M. Dufaure. L'honorable M. de Golbéry m'a tout à fait mal compris. Ce n'est pas une exception dilatoire que je propose ; je me préoccupe des mêmes intérêts que lui, quoique peut-être moins que lui des intérêts de la compagnie, sur lesquels il a surtout insisté. Voici les intérêts qui me préoccupent, ce sont ceux des habitants des dix départements de l'Est. Lorsque, par la loi, vous déclarez libre l'exploitation des sources d'eau salée, il est incontestable que les intérêts des habitants de l'Est sont suffisamment mis à couvert. Néanmoins je ne m'oppose en aucune manière à la résiliation du bail de 1825; si les habitants la réclament, je l'appuierai également. Mais je désire que cela ne soit pas écrit à l'avance dans la loi, parce qu'il en résultera, comme l'a dit M. le ministre des finances lui-même, un retard dans la sanction de la loi.

En second lieu, je me préoccupe des intérêts du Trésor, eh bien, je ne comprends pas qu'à l'avance, pour un traité qui n'est pas encore essayé, on déclare que, dans l'intervalle des sessions, le ministre des finances pourra ouvrir par ordonnance des crédits provisoires afin d'exécuter le traité. Il n'y a aucune urgence il vaut mieux attendre que le traité soit présenté, et nous voterons alors les crédits.

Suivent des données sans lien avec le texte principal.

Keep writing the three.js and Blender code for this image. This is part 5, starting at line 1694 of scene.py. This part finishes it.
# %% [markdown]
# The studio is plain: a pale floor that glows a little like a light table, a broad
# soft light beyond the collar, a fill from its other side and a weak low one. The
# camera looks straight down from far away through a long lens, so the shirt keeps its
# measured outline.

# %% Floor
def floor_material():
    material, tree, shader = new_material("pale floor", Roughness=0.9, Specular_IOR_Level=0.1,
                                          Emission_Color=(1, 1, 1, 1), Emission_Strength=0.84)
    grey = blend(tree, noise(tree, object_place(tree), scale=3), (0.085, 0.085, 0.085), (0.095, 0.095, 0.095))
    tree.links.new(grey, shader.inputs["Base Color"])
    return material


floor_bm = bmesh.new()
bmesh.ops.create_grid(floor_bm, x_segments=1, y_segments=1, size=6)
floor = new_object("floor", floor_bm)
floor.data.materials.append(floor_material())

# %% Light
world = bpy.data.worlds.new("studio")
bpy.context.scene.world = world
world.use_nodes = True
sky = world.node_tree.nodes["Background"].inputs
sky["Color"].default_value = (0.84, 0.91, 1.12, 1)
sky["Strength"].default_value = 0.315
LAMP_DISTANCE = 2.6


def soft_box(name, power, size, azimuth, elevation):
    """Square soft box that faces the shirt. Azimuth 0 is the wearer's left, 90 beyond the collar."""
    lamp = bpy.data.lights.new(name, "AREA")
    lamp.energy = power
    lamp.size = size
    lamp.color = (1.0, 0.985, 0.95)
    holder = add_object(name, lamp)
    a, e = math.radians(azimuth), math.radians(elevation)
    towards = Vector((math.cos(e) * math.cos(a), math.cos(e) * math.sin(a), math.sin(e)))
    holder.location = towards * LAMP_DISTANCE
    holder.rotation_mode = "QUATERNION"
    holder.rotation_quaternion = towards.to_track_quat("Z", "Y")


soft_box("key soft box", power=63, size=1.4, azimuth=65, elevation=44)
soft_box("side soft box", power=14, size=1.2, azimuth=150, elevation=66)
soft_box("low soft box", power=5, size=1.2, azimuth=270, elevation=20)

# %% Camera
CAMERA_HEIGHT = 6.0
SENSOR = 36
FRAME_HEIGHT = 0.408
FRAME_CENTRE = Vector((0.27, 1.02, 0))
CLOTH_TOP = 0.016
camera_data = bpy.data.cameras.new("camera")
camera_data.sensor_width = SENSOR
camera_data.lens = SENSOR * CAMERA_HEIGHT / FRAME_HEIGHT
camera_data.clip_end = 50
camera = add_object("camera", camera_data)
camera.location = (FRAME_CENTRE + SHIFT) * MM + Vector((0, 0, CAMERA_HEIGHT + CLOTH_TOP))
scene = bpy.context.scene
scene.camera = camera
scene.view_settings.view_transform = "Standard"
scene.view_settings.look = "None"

Quant à la compagnie, je me préoccupe autant qu'il le faut de ses intérêts. Je ne m'oppose pas à la résiliation du bail, mais je veux que le ministre des finances soit libre pour consentir la résiliation. Il faut que la compagnie et lui traitent d'égal à égal, et si vous mettez dans la loi l'article qu'on vous propose, il est gêné, il est obligé d'attendre pour sanctionner la loi que le traité soit passé; je crains qu'on ne profite de sa situation, et, après tout, ce que je demande et ce que je veux repousser dans l'article 1er, ce sont les deux derniers paragraphes, qui engagent le ministre, sans fruit pour les départements de l'Est et pour les intérêts du Trésor public.